By substituting n values to the recurrence relation, I got a pattern like this.
Recurrence relation:
\begin{align}
a_{n}&=\frac{-(-5+2n)a_{n-1}}{(2n+(4(n^{2})))}
\\ \\
a_{n}&=\frac{(-(-1))(-(-1))(-3)(-3)(-5)(-5)...(-(-5+2n)) a_{0}}{(1)(2)(3)(4)(5)(6)(7)...(2n+4n^{2})}\end{align}
I kind off got how it goes like it has a pattern of odd numbers at the power of 2 and in the denominator is just n! so I got a power series out of it.

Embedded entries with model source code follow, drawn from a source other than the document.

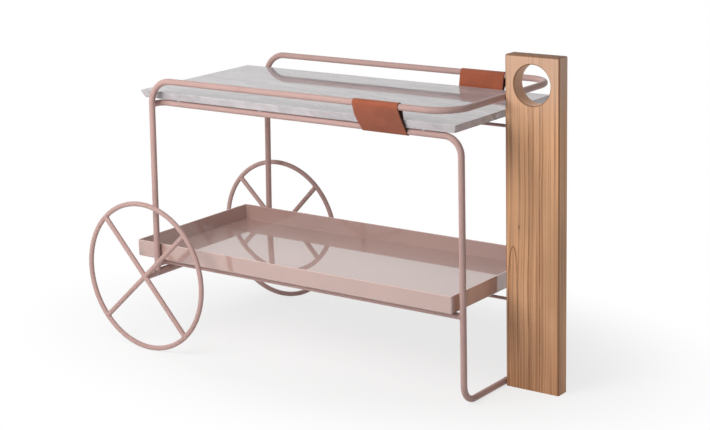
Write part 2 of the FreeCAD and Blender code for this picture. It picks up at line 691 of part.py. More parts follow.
def make_plank():
    """The standing plank with its hand hole, insert bores and screw holes."""
    body = document.addObject("PartDesign::Body", "plank")
    half = "Sizes.plank_thickness / 2"
    foot = sketch_on(body, "XY_Plane")
    draw_outline(foot, rectangle("Sizes.plank_face", "Sizes.plank_face + Sizes.plank_width", "-" + half, half))
    pad(body, foot, "Sizes.plank_height")
    floor = 1
    fillet(body, lambda edge: edge.BoundBox.ZMax > floor, "Sizes.plank_edge")
    hand = sketch_on(body, "XZ_Plane")
    centre = ("Sizes.plank_face + Sizes.plank_width / 2", "Sizes.plank_height - Sizes.hole_drop")
    draw_circle(hand, centre, "Sizes.hole_diameter")
    pocket(body, hand)
    radius = size["hole_diameter"] / 2
    fillet(body, lambda edge: is_rim(edge, radius), "Sizes.hole_edge")
    bores = sketch_on(body, "YZ_Plane", "Sizes.plank_face")
    for rail in ("Sizes.shelf_rail_height", "Sizes.tray_rail_height"):
        draw_circle(bores, ("0", rail + " - Sizes.rod_diameter"), "Sizes.insert_diameter")
    pocket(body, bores, "Sizes.insert_length", reverse=True)
    pilots = sketch_on(body, "YZ_Plane", "Sizes.plank_face")
    for height in ("Sizes.rail_height", "Sizes.tube_diameter / 2"):
        draw_circle(pilots, ("0", height), "Sizes.screw_diameter")
    pocket(body, pilots, "Sizes.screw_depth", reverse=True)
    keep("handle_plank", body)


def is_rim(edge, radius):
    return edge.isClosed() and abs(edge.Length - 2 * math.pi * radius) < 0.01


def make_inserts():
    """Threaded inserts in the plank, round the tie rods' ends."""
    inserts = []
    for rail in ("Sizes.shelf_rail_height", "Sizes.tray_rail_height"):
        place = ("Sizes.plank_face", "0", rail + " - Sizes.rod_diameter")
        outside = cylinder("Sizes.insert_diameter / 2", "Sizes.insert_length", place, X_AXIS)
        bore = cylinder("Sizes.rod_diameter / 2", "Sizes.insert_length", place, X_AXIS)
        inserts.append(cut(outside, bore))
    keep("plank_inserts", group(inserts))


def make_screws():
    """Button-head screws through the cross rail and the floor bar into the plank."""
    screws = []
    for height in ("Sizes.rail_height", "Sizes.tube_diameter / 2"):
        head_end = "-Sizes.tube_diameter / 2"
        head_top = head_end + " - Sizes.screw_head_height"
        shank = "Sizes.screw_diameter / 2"
        head = "Sizes.screw_head / 2"
        tip = "Sizes.tube_diameter / 2 + Sizes.screw_depth"
        screw = turned([("0", head_top), (head + " / 2", head_top), (head, head_end), (shank, head_end),
                        (shank, tip), ("0", tip)])
        screw.Placement = Placement(Vector(), Rotation(Z_AXIS, X_AXIS))
        bind(screw, Placement__Base__x="Sizes.handle_leg_x", Placement__Base__z=height)
        screws.append(screw)
    keep("plank_screws", group(screws))


# ---- build, check and write ------------------------------------------------------------


def build():
    make_upper_loop()
    make_lower_loop()
    make_tray_rails()
    make_axle_beam()
    for name, side in (("near", -1), ("far", 1)):
        make_wheel(name, side)
    make_slab()
    make_tray()
    make_pads("slab_pads", "Sizes.shelf_rail_height", "Sizes.slab_underside")
    make_pads("tray_pads", "Sizes.tray_rail_height", "Sizes.tray_underside")
    make_sleeves()
    make_rods("shelf", "Sizes.shelf_rail_height")
    make_rods("tray", "Sizes.tray_rail_height")
    make_plank()
    make_inserts()
    make_screws()
    document.recompute()


def check():
    """Stop at any object that failed to compute and any sub-part without a sound solid."""
    failed = [thing.Label for thing in document.Objects if {"Invalid", "Error"} & set(thing.State)]
    if failed:
        raise RuntimeError("failed to compute: %s" % ", ".join(failed))
    for label, thing in nodes.items():
        shape = thing.Shape
        if shape.isNull() or not shape.isValid() or not shape.Solids:
            raise RuntimeError("%s has no sound solid" % label)


def write():
    os.makedirs("parts", exist_ok=True)
    for label, thing in nodes.items():
        thing.Shape.exportStep("parts/%s.step" % label)
        print("%-26s %d solid(s), %.0f mm3" % (label, len(thing.Shape.Solids), thing.Shape.Volume))


build()
check()
write()
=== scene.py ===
"""Dresses the cheese trolley in its finishes, leather and fixings and stands it in a studio."""

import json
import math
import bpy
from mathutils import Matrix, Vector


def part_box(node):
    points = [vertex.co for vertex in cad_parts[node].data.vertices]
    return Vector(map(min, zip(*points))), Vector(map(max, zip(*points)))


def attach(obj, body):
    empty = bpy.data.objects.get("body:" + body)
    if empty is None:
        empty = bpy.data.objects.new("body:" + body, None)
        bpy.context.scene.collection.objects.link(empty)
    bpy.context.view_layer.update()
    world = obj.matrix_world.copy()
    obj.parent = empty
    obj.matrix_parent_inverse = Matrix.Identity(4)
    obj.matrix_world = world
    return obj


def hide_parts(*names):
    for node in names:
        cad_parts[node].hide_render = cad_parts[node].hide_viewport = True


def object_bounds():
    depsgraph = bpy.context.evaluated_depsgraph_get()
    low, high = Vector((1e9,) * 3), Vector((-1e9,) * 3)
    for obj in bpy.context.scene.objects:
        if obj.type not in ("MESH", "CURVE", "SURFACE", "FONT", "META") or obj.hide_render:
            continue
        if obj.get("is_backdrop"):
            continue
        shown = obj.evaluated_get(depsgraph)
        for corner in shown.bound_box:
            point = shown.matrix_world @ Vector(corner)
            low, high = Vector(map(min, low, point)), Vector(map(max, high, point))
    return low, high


bl_info = {
    "name": "Cheese Trolley Finishes",
    "version": (1, 0, 0),
    "blender": (4, 5, 0),
    "location": "3D View > Sidebar > Trolley",
    "description": "Finishes, leather sleeves, weld beads, screws and a studio for a trolley",
    "category": "Object",
}

import bpy
from mathutils import Matrix, Vector, noise

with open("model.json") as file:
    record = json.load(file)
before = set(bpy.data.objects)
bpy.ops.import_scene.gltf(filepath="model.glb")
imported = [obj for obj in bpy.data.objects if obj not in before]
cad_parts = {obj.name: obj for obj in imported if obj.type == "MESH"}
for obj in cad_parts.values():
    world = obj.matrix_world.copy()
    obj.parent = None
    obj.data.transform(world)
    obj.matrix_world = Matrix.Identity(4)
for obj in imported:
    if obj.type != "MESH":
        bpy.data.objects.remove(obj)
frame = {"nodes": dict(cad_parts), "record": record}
CAD_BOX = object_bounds()

NEAR, FAR = -1, 1
SIDE_NAMES = {NEAR: "near", FAR: "far"}
FRAME_BODY = "frame"
TUBES = ("upper_loop", "lower_loop", "tray_rail_near", "tray_rail_far", "axle_beam",
         "shelf_cross_rod", "tray_cross_rod", "shelf_tie_rod", "tray_tie_rod")


# ---- measures --------------------------------------------------------------------------


def half_size(node, axis):
    low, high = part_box(node)
    return (high[axis] - low[axis]) / 2


def middle(node):
    low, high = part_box(node)
    return (low + high) / 2


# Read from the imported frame: radii, and the centre lines of tubes and rods.
ROD_RADIUS = half_size("shelf_cross_rod", 0)
TUBE_RADIUS = ROD_RADIUS * 2
AXLE = middle("axle_beam")
AXLE_RADIUS = half_size("axle_beam", 0)
RAIL_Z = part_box("upper_loop")[1].z - TUBE_RADIUS
RAIL_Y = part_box("upper_loop")[1].y - TUBE_RADIUS
HANDLE_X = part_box("upper_loop")[1].x - TUBE_RADIUS
SHELF_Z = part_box("lower_loop")[1].z - TUBE_RADIUS
TRAY_RAIL_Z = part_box("tray_rail_near")[1].z - TUBE_RADIUS
LOWER_Y = TUBE_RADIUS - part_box("tray_rail_near")[1].y
ROD_X = middle("shelf_cross_rod").x
WHEEL_RADIUS = half_size("wheel_ring_near", 2)
BAR_RADIUS = half_size("wheel_ring_near", 1)
RING_RADIUS = WHEEL_RADIUS - BAR_RADIUS
# The plank's hand hole: its radius, and its middle below the plank's top.
HOLE_RADIUS = 0.0485
HOLE_DROP = 0.069
HOLE_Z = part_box("handle_plank")[1].z - HOLE_DROP
# How much nearer the plank a wheel-end leg is at the top rail than at the axle.
LEAN = 0.015
# The long spoke of each wheel, in degrees from X towards Z.
SPOKE_ANGLES = {NEAR: 42.0, FAR: 46.0}
# How far the slab's edges are cut back at its underside.
SLAB_CUT_BACK = 0.008


# ---- settings --------------------------------------------------------------------------


def colour(name, value, description):
    return bpy.props.FloatVectorProperty(
        name=name, description=description, subtype="COLOR", size=3, min=0, max=1, default=value)


def length(name, value, description):
    return bpy.props.FloatProperty(
        name=name, description=description, subtype="DISTANCE", unit="LENGTH",
        min=0, precision=5, default=value)


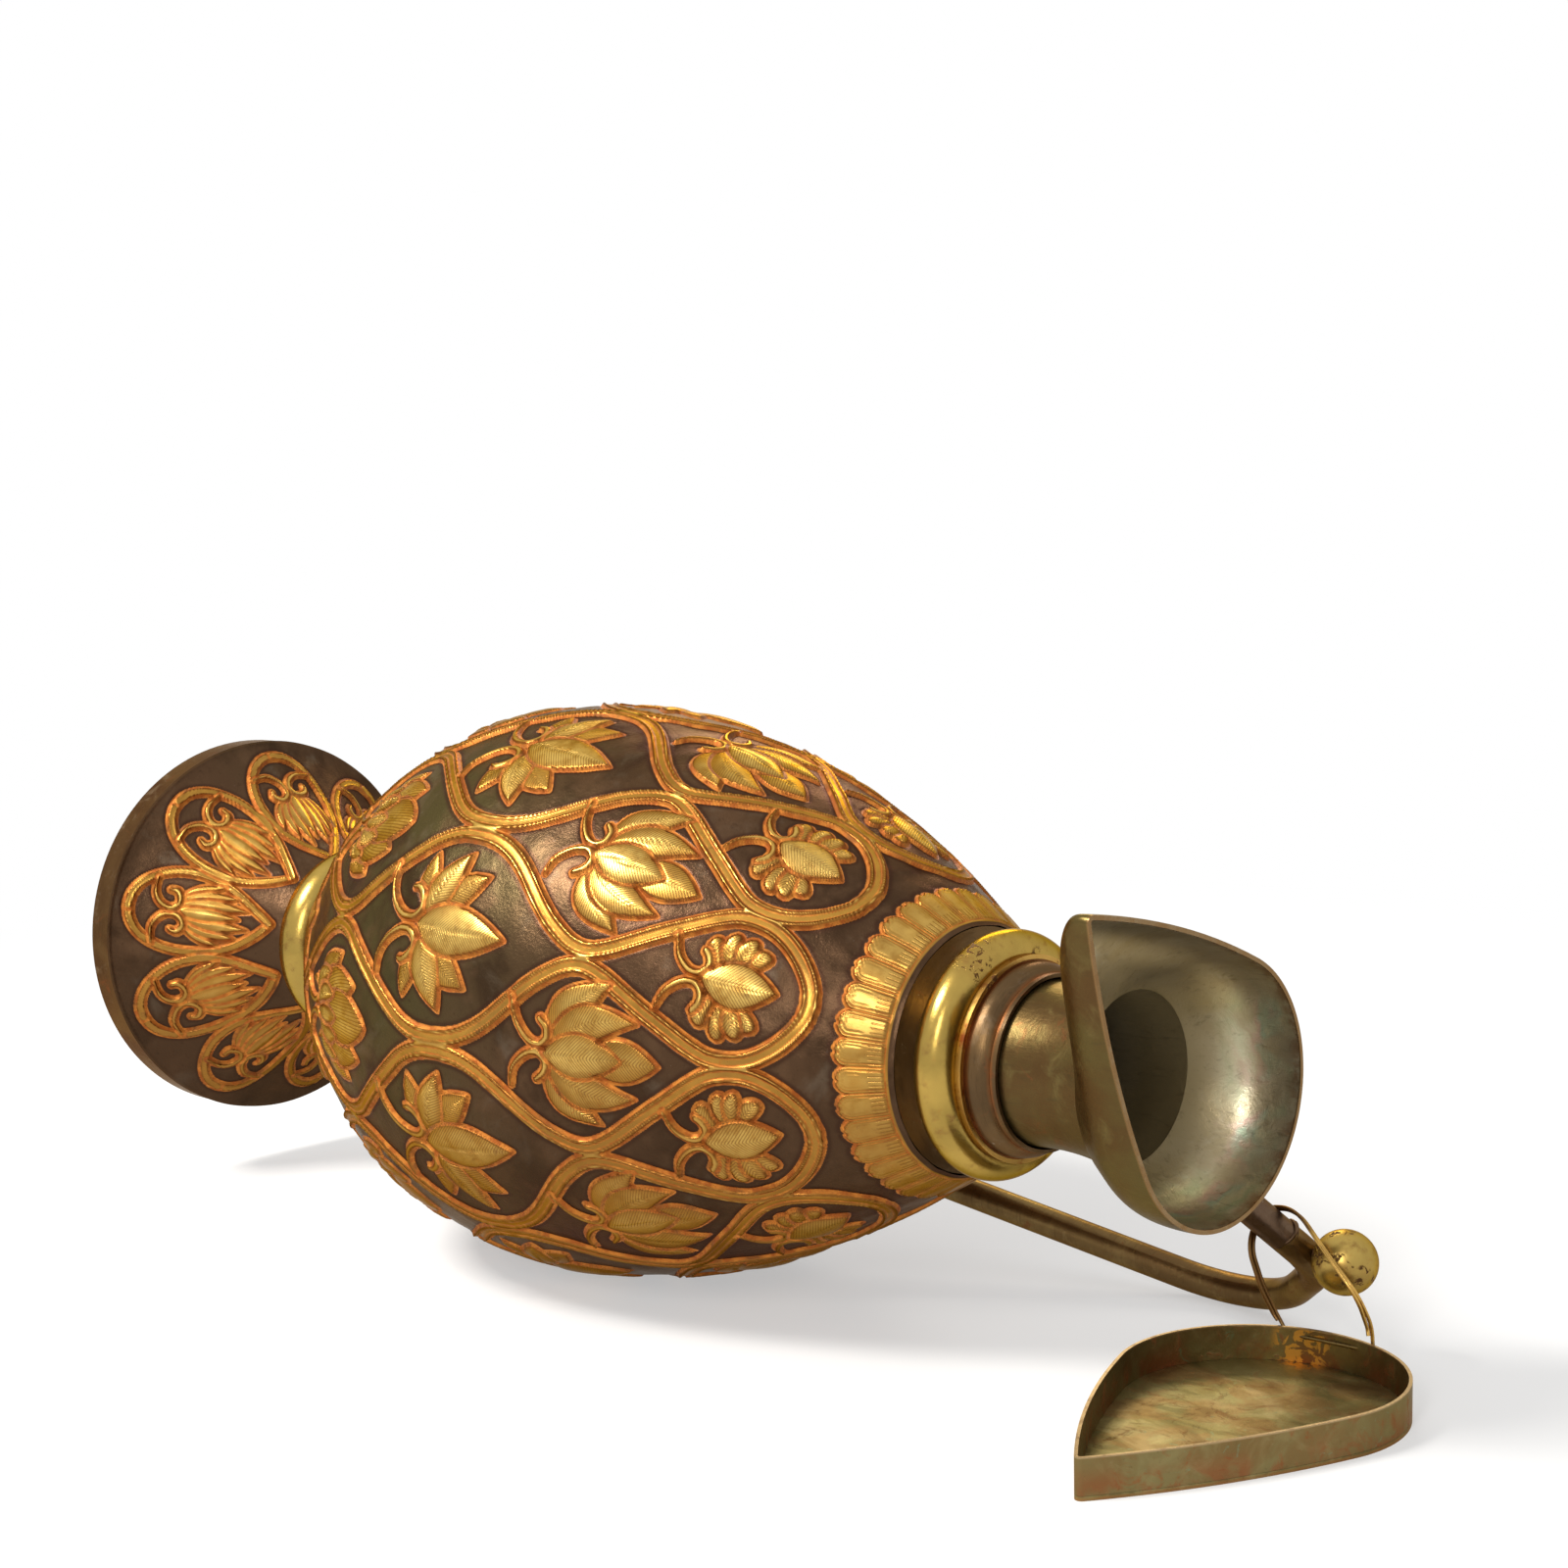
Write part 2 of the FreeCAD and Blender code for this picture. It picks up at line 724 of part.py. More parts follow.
def make_parts():
    ewer = ewer_placement()
    lid = lid_placement()
    table = Placement()
    return {
        "foot_dome": (make_foot_dome(), ewer),
        "foot_band": (make_foot_band(), ewer),
        "foot_ring": (make_foot_ring(), ewer),
        "body_shell": (make_body_shell(), ewer),
        "neck_base": (make_neck_base(), ewer),
        "neck_ring": (make_neck_ring(), ewer),
        "neck_fillet": (make_neck_fillet(), ewer),
        "neck_tube": (make_neck_tube(), ewer),
        "mouth_bowl": (make_mouth_bowl(), ewer),
        "handle_arm": (make_handle_arm(), ewer),
        "handle_bar": (make_handle_bar(), ewer),
        "thumb_ball": (make_thumb_ball(), ewer),
        "link_first_turn": (rod(first_turn_path(), wire_radius), table),
        "link_second_turn": (rod(second_turn_path(), wire_radius), table),
        "lid_plate": (make_lid_plate(), lid),
        "lid_wall": (make_lid_wall(), lid),
    }


def main():
    os.makedirs("parts", exist_ok=True)
    shapes = {}
    whole = FreeCAD.BoundBox()
    for name, (shape, placement) in make_parts().items():
        shapes[name] = shape.transformed(placement.toMatrix(), True)
        whole.add(shapes[name].optimalBoundingBox(False, False))
    shift = Vector(-whole.Center.x, -whole.Center.y, 0)
    for name, shape in shapes.items():
        shape.translate(shift)
        placed = shape.copy()
        placed.exportStep(os.path.join("parts", name + ".step"))
        print(name, "volume", round(placed.Volume, 1), "valid", placed.isValid(), "solids", len(placed.Solids))
    arm, along = arm_frame()[:2]
    pin, left = pin_on_table()
    print("box", whole.XLength, whole.YLength, whole.ZMin, whole.ZMax)
    print("link_swing at", arm + shift, "along", along)
    print("lid_swing at", pin + shift, "along", left.normalize())
    print("foot at", shift + UP * belly_radius)


main()
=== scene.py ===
"""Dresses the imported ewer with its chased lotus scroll, its gilding and its tarnish, and sets the stage."""
import math

import bpy
import numpy as np
from mathutils import Matrix, Vector


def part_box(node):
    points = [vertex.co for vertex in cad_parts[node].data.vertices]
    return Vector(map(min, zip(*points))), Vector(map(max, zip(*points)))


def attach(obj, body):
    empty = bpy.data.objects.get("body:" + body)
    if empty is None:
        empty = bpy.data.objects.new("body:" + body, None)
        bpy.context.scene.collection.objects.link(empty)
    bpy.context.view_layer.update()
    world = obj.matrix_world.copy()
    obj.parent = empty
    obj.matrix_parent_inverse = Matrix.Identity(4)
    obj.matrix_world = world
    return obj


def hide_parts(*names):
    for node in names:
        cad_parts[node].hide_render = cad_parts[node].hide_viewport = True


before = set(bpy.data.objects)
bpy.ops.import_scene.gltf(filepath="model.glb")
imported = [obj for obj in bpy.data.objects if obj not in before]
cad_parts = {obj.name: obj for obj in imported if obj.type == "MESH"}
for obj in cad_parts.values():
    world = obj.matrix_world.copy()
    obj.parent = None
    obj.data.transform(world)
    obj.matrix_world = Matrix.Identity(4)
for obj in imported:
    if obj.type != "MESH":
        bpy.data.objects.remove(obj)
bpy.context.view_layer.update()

bl_info = {
    "name": "Chased Ewer",
    "version": (1, 0, 0),
    "blender": (4, 5, 0),
    "location": "3D View > Sidebar > Ewer",
    "description": "Builds the chased relief, the finishes and the stage of a lidded ewer",
    "category": "Object",
}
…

$$ \sum_{n=1}^{\infty} \frac{((-1)^{n+1})(2n+1)^{2})(a_{0})(x^n)}{(n!)(2n+4n^{2})}$$
To summarize it all, the expression $(2n+1)^{2}$ was to replace the odd numbers at the power of $2$ and the $n!$ to replace the factorial of numbers. And I just left the recurrence or recursive relation. The summation goes to infinity and has an index of $1$ since it had the index of $1$ even before I got the n-values.
Is the power series representation correct?
Assuming the recurrence is $$ a_{n}=\frac{-(2n-5)a_{n-1}}{2n(2n+1)}$$ multiply by $$n!(-2)^n(2n+1)(2n-1)(2n-3)$$ (using the recursive relations $-2=(-2)^{n}/(-2)^{n-1}$, $n=n!/(n-1)!$ etc.) to get \begin{align} b_n&=(-2)^nn!(2n+1)(2n-1)(2n-3)a_n\\ &=(-2)^{n-1}(n-1)!(2n-1)(2n-3)(2n-5)\\ &=b_{n-1} \end{align} so that the $b$ sequence is constant with $b_0=3a_0$ and thus $$ a_n=\frac{3(-2)^{-n}a_0}{n!(2n+1)(2n-1)(2n-3)}. $$
Or in another way, $a_N/a_0$ is the product of all those fractions from $n=1$ to $N$, or the fraction of the products of the single factors, $$ \frac{a_N}{a_0}=\frac{(-1)^N\prod_{n=1}^N(2n-5)}{2^NN!\prod_{n=1}^N(2n+1)} $$ Now it takes some observation to remark that most of the odd numbers in the last factors cancel, as $2n+1=2(n+3)-5$. Thus there remains $$ \frac{a_N}{a_0}=\frac{(-1)^N\prod_{n=1}^3(2n-5)}{2^NN!\prod_{n=N-2}^N(2n+1)} =\frac{(-1)^N(-3)(-1)(1)}{2^NN!(2N-3)(2N-1)(2N+1)}. $$